A "completed" run may still have individual record errors. "Completed" means the run itself finished, not that every single record succeeded. Always check the error count in the run stats.

A Real-World Example

Here's a concrete example of a full data flow:

Scenario: You want to keep your Mailchimp audience in sync with your Stripe customers.

1. Source: Stripe (record type: customers)

2. Destination: Mailchimp (record type: contacts)

3. Sync behavior: Update or Create

4. Primary key: email on both sides

5. Field mappings:

Stripe Field

Mailchimp Field

email

email_address

name

full_name

created

signup_date

6. Schedule: Every 6 hours

Every 6 hours, Oneprofile will:

  • Read all customers from Stripe.

  • For each customer, check if a contact with the same email exists in Mailchimp.

  • If it exists, update the contact's full_name and signup_date fields.

  • If it doesn't exist, create a new Mailchimp contact with those fields.

  • Report the results in a sync run: how many were imported, exported, created, updated, and if any failed.

What Oneprofile Does NOT Do

To set the right expectations, here are a few things to keep in mind:

  • Oneprofile does not store a copy of your data. It reads from the source and writes to the destination in real time during a sync run. There is no intermediate data warehouse or persistent data store.

  • Oneprofile does not transform data.
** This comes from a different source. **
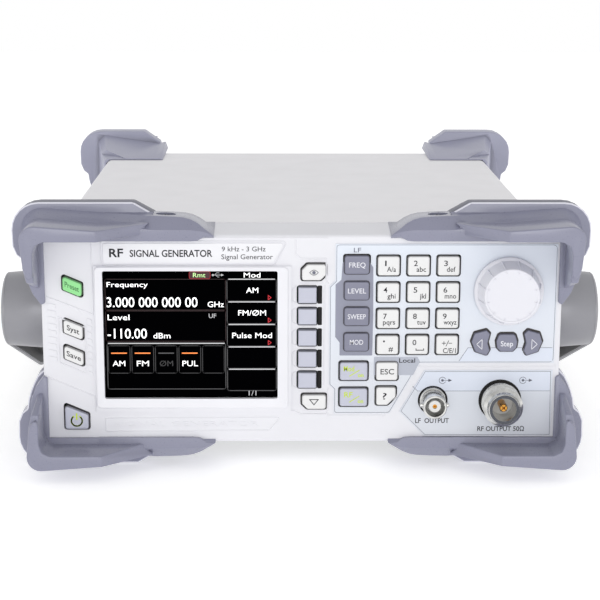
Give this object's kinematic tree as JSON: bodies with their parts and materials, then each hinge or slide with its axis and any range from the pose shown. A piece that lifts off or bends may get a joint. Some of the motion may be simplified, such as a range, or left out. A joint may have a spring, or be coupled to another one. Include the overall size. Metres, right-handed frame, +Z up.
{
  "type": "rf signal generator",
  "caption": "Half-rack bench RF signal generator with a display, keypad, tuning knob, two front outputs, corner bumpers and a swing handle.",
  "frame": {"origin": "on the table under the middle of the whole object, handle stowed behind it", "axes": "+X to the right seen from the front, +Y to the back, +Z up"},
  "size_m": [0.2616, 0.3184, 0.11],
  "materials": {
    "bezel_plastic": "fine textured moulding",
    "display_glass": "anti-glare, semi-gloss",
    "dark_plastic": "moulded black",
    "overlay_film": "satin polyester film",
    "board_green": "solder-masked board",
    "key_light": "satin",
    "key_grey": "satin",
    "key_dark": "satin",
    "key_green": "satin",
    "knob_plastic": "satin white",
    "nickel": "nickel plated",
    "cover_paint": "fine powder coat",
    "chassis_metal": "zinc plated sheet",
    "rear_metal": "fine powder coat",
    "bumper_plastic": "fine textured moulding, blue-grey",
    "handle_plastic": "metallic grey moulding",
    "screw_steel": "zinc plated"
  },
  "bodies": {
    "case": {"front_bezel": "bezel_plastic", "display_window": "display_glass", "display_module": "dark_plastic", "keypad_overlay": "overlay_film", "connector_overlay": "overlay_film", "key_board": "board_green", "knob_encoder": "dark_plastic", "lf_output_socket": "nickel", "rf_output_socket": "nickel", "rear_sockets": "nickel", "top_cover": "cover_paint", "bottom_chassis": "chassis_metal", "rear_panel": "rear_metal", "front_left_bumper": "bumper_plastic", "front_right_bumper": "bumper_plastic", "rear_left_bumper": "bumper_plastic", "rear_right_bumper": "bumper_plastic", "handle_pivots": "screw_steel", "main_board": "board_green", "power_supply": "board_green", "fan_frame": "dark_plastic", "mains_inlet": "dark_plastic", "case_screws": "screw_steel"},
    "handle": {"carry_handle": "handle_plastic"},
    "knob": {"control_knob": "knob_plastic"},
    "fan": {"fan_rotor": "dark_plastic"},
    "preset_button": {"preset_key": "key_green"},
    "system_button": {"system_key": "key_light"},
    "save_button": {"save_key": "key_light"},
    "power_button": {"power_key": "key_grey"},
    "view_button": {"view_key": "key_light"},
    "soft_button_1": {"soft_key_1": "key_grey"},
    "soft_button_2": {"soft_key_2": "key_grey"},
    "soft_button_3": {"soft_key_3": "key_grey"},
    "soft_button_4": {"soft_key_4": "key_grey"},
    "soft_button_5": {"soft_key_5": "key_grey"},
    "page_down_button": {"page_down_key": "key_light"},
    "frequency_button": {"frequency_key": "key_dark"},
    "level_button": {"level_key": "key_dark"},
    "sweep_button": {"sweep_key": "key_dark"},
    "modulation_button": {"modulation_key": "key_dark"},
    "modulation_on_button": {"modulation_on_key": "key_grey"},
    "rf_on_button": {"rf_on_key": "key_grey"},
    "escape_button": {"escape_key": "key_light"},
    "help_button": {"help_key": "key_light"},
    "digit_1_button": {"digit_1_key": "key_light"},
    "digit_2_button": {"digit_2_key": "key_light"},
    "digit_3_button": {"digit_3_key": "key_light"},
    "digit_4_button": {"digit_4_key": "key_light"},
    "digit_5_button": {"digit_5_key": "key_light"},
    "digit_6_button": {"digit_6_key": "key_light"},
    "digit_7_button": {"digit_7_key": "key_light"},
    "digit_8_button": {"digit_8_key": "key_light"},
    "digit_9_button": {"digit_9_key": "key_light"},
    "digit_point_button": {"digit_point_key": "key_light"},
    "digit_0_button": {"digit_0_key": "key_light"},
    "digit_sign_button": {"digit_sign_key": "key_light"},
    "arrow_left_button": {"arrow_left_key": "key_dark"},
    "step_button": {"step_key": "key_dark"},
    "arrow_right_button": {"arrow_right_key": "key_dark"}
  },
  "joints": [
    {"name": "handle_swing", "type": "hinge", "parent": "case", "child": "handle", "pos_m": [0, -0.0824, 0.0544], "axis": [1, 0, 0], "range_deg": [0, 215]},
    {"name": "knob_turn", "type": "hinge", "parent": "case", "child": "knob", "pos_m": [0.0831, -0.1419, 0.0755], "axis": [0, -1, 0], "continuous": true},
    {"name": "fan_spin", "type": "hinge", "parent": "case", "child": "fan", "pos_m": [0.055, 0.0975, 0.055], "axis": [0, 1, 0], "continuous": true},
    {"name": "preset_key_press", "type": "slide", "parent": "case", "child": "preset_button", "axis": [0, 1, 0], "range_m": [0, 0.0012], "stiffness_N_per_m": 800},
    {"name": "system_key_press", "type": "slide", "parent": "case", "child": "system_button", "axis": [0, 1, 0], "range_m": [0, 0.0012], "stiffness_N_per_m": 800},
    {"name": "save_key_press", "type": "slide", "parent": "case", "child": "save_button", "axis": [0, 1, 0], "range_m": [0, 0.0012], "stiffness_N_per_m": 800},
    {"name": "power_key_press", "type": "slide", "parent": "case", "child": "power_button", "axis": [0, 1, 0], "range_m": [0, 0.0012], "stiffness_N_per_m": 800},
    {"name": "view_key_press", "type": "slide", "parent": "case", "child": "view_button", "axis": [0, 1, 0], "range_m": [0, 0.0012], "stiffness_N_per_m": 800},
    {"name": "soft_key_1_press", "type": "slide", "parent": "case", "child": "soft_button_1", "axis": [0, 1, 0], "range_m": [0, 0.0012], "stiffness_N_per_m": 800},
    {"name": "soft_key_2_press", "type": "slide", "parent": "case", "child": "soft_button_2", "axis": [0, 1, 0], "range_m": [0, 0.0012], "stiffness_N_per_m": 800},
    {"name": "soft_key_3_press", "type": "slide", "parent": "case", "child": "soft_button_3", "axis": [0, 1, 0], "range_m": [0, 0.0012], "stiffness_N_per_m": 800},
    {"name": "soft_key_4_press", "type": "slide", "parent": "case", "child": "soft_button_4", "axis": [0, 1, 0], "range_m": [0, 0.0012], "stiffness_N_per_m": 800},
    {"name": "soft_key_5_press", "type": "slide", "parent": "case", "child": "soft_button_5", "axis": [0, 1, 0], "range_m": [0, 0.0012], "stiffness_N_per_m": 800},
    {"name": "page_down_key_press", "type": "slide", "parent": "case", "child": "page_down_button", "axis": [0, 1, 0], "range_m": [0, 0.0012], "stiffness_N_per_m": 800},
    {"name": "frequency_key_press", "type": "slide", "parent": "case", "child": "frequency_button", "axis": [0, 1, 0], "range_m": [0, 0.0012], "stiffness_N_per_m": 800},
    {"name": "level_key_press", "type": "slide", "parent": "case", "child": "level_button", "axis": [0, 1, 0], "range_m": [0, 0.0012], "stiffness_N_per_m": 800},
    {"name": "sweep_key_press", "type": "slide", "parent": "case", "child": "sweep_button", "axis": [0, 1, 0], "range_m": [0, 0.0012], "stiffness_N_per_m": 800},
    {"name": "modulation_key_press", "type": "slide", "parent": "case", "child": "modulation_button", "axis": [0, 1, 0], "range_m": [0, 0.0012], "stiffness_N_per_m": 800},
    {"name": "modulation_on_key_press", "type": "slide", "parent": "case", "child": "modulation_on_button", "axis": [0, 1, 0], "range_m": [0, 0.0012], "stiffness_N_per_m": 800},
    {"name": "rf_on_key_press", "type": "slide", "parent": "case", "child": "rf_on_button", "axis": [0, 1, 0], "range_m": [0, 0.0012], "stiffness_N_per_m": 800},
    {"name": "escape_key_press", "type": "slide", "parent": "case", "child": "escape_button", "axis": [0, 1, 0], "range_m": [0, 0.0012], "stiffness_N_per_m": 800},
    {"name": "help_key_press", "type": "slide", "parent": "case", "child": "help_button", "axis": [0, 1, 0], "range_m": [0, 0.0012], "stiffness_N_per_m": 800},
    {"name": "digit_1_key_press", "type": "slide", "parent": "case", "child": "digit_1_button", "axis": [0, 1, 0], "range_m": [0, 0.0012], "stiffness_N_per_m": 800},
    {"name": "digit_2_key_press", "type": "slide", "parent": "case", "child": "digit_2_button", "axis": [0, 1, 0], "range_m": [0, 0.0012], "stiffness_N_per_m": 800},
    {"name": "digit_3_key_press", "type": "slide", "parent": "case", "child": "digit_3_button", "axis": [0, 1, 0], "range_m": [0, 0.0012], "stiffness_N_per_m": 800},
    {"name": "digit_4_key_press", "type": "slide", "parent": "case", "child": "digit_4_button", "axis": [0, 1, 0], "range_m": [0, 0.0012], "stiffness_N_per_m": 800},
    {"name": "digit_5_key_press", "type": "slide", "parent": "case", "child": "digit_5_button", "axis": [0, 1, 0], "range_m": [0, 0.0012], "stiffness_N_per_m": 800},
    {"name": "digit_6_key_press", "type": "slide", "parent": "case", "child": "digit_6_button", "axis": [0, 1, 0], "range_m": [0, 0.0012], "stiffness_N_per_m": 800},
    {"name": "digit_7_key_press", "type": "slide", "parent": "case", "child": "digit_7_button", "axis": [0, 1, 0], "range_m": [0, 0.0012], "stiffness_N_per_m": 800},
    {"name": "digit_8_key_press", "type": "slide", "parent": "case", "child": "digit_8_button", "axis": [0, 1, 0], "range_m": [0, 0.0012], "stiffness_N_per_m": 800},
    {"name": "digit_9_key_press", "type": "slide", "parent": "case", "child": "digit_9_button", "axis": [0, 1, 0], "range_m": [0, 0.0012], "stiffness_N_per_m": 800},
    {"name": "digit_point_key_press", "type": "slide", "parent": "case", "child": "digit_point_button", "axis": [0, 1, 0], "range_m": [0, 0.0012], "stiffness_N_per_m": 800},
    {"name": "digit_0_key_press", "type": "slide", "parent": "case", "child": "digit_0_button", "axis": [0, 1, 0], "range_m": [0, 0.0012], "stiffness_N_per_m": 800},
    {"name": "digit_sign_key_press", "type": "slide", "parent": "case", "child": "digit_sign_button", "axis": [0, 1, 0], "range_m": [0, 0.0012], "stiffness_N_per_m": 800},
    {"name": "arrow_left_key_press", "type": "slide", "parent": "case", "child": "arrow_left_button", "axis": [0, 1, 0], "range_m": [0, 0.0012], "stiffness_N_per_m": 800},
    {"name": "step_key_press", "type": "slide", "parent": "case", "child": "step_button", "axis": [0, 1, 0], "range_m": [0, 0.0012], "stiffness_N_per_m": 800},
    {"name": "arrow_right_key_press", "type": "slide", "parent": "case", "child": "arrow_right_button", "axis": [0, 1, 0], "range_m": [0, 0.0012], "stiffness_N_per_m": 800}
  ]
}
Field mapping renames and routes fields, but it does not modify values (e.g., it won't connect first and last name into a full name, or convert currencies).

  • Syncs are one-directional. A sync moves data from one source to one destination. If you need bidirectional sync, you would create two separate syncs going in opposite directions.

  • Unmapped fields are ignored, not deleted. If a destination record has fields that aren't part of your field mapping, those fields are left untouched. Oneprofile only writes to the fields you've explicitly mapped.